The network test 192.268.99.1/24 is extended on this new HA Group from on-prem (NE-I2 and NEI-3) to cloud (NE-R2 and NE-R3).

There is a vm test_aga_vm_2 (192.168.99.107) on-prem connected to the test subnet and on a cloud side, there is a vm test_aga_vm (192.168.99.103) on the extended network L2E_test. As VMs are at the opposite sides, we can have a ping running between them to test the connectivity during the NE failover.

If you look closely at NE appliances, there is nothing specific to HA there, no specific HA subnet, only management, uplink and extended networks.

On the on-prem side, there is a test network attached to NE-I2, same for NE-I3.

On the cloud side, there is a L2_test network attached to NE-R2, same for NE-R3.

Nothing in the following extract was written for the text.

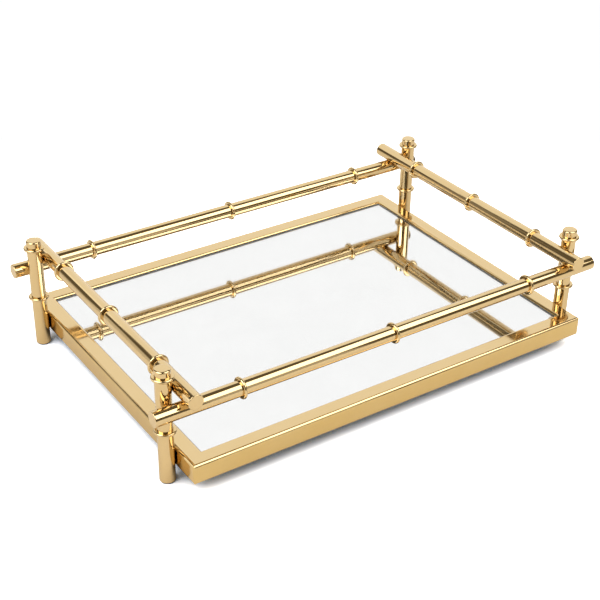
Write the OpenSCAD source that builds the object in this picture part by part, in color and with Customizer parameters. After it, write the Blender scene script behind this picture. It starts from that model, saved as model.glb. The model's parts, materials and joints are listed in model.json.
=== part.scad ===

Now, to force a failover, I am shutting down an appliance on the on-prem: NE-I2.

What happens next is there is a failover for the first pair of appliances: NE-I3 and NE-R3 become active. This is always a pair of appliances that changes the state, so in case NE-I2 is down, NE-R2 also fails over to NE-R3.

There is also a small (as expected) packet loss observed and also it takes some time in the HA view in HCX UI to show the updated status of the appliances. The communication path between NE on-prem and NE on GCVE was restored and pings successful but the UI still showed a DEGREADED state for HA appliances for some time.

I lost 5 pings only during the failover, it was pretty quick.

After few refreshes the UI shows a new state: HEALTHY with NE-I2 and NE-R2 being in the STANDBY and NE-I3 and NE-R3 in the ACTIVE state.

There is also an interesting option in the UI to view HA activity timeline. We can quickly check the HA history and states of the appliances.

If we don’t want to power off the appliances, we can use “manual failover” option to test HA.

This one seems to be more graceful as I lost only 1 ping during this test.